The Supreme Court deliberates in secret, and those who speak can be cast out of the fold. To piece together the hidden narrative of how the court, guided by Alito, engineered a titanic shift in the law, the New York Times drew on internal documents, contemporaneous notes and interviews with more than a dozen people from the court — both conservative and liberal — who had real-time knowledge of the proceedings. Because of the institution's insistence on confidentiality, they spoke on the condition of anonymity.

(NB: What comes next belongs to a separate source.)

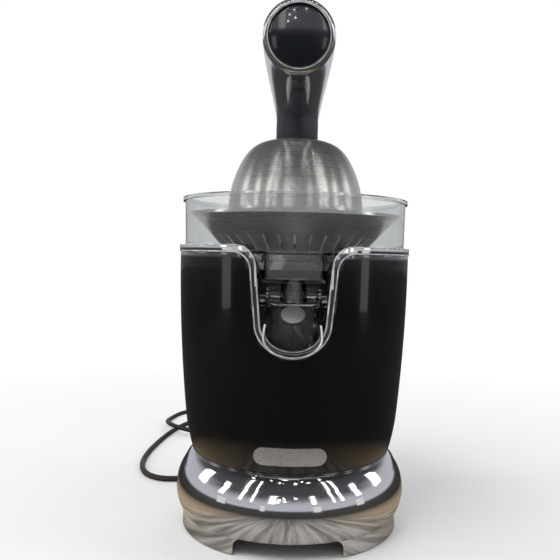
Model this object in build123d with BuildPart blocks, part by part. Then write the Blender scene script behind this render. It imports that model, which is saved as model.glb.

At every stage of the Dobbs litigation, Alito faced impediments: a case that initially looked inauspicious, reservations by two conservative justices and efforts by colleagues to pull off a compromise. Chief Justice John Roberts, a conservative, along with the liberal Justice Stephen Breyer, worked to prevent or at least limit the outcome. Breyer even considered trying to save Roe v. Wade — the 1973 ruling that established the right to abortion — by significantly eroding it.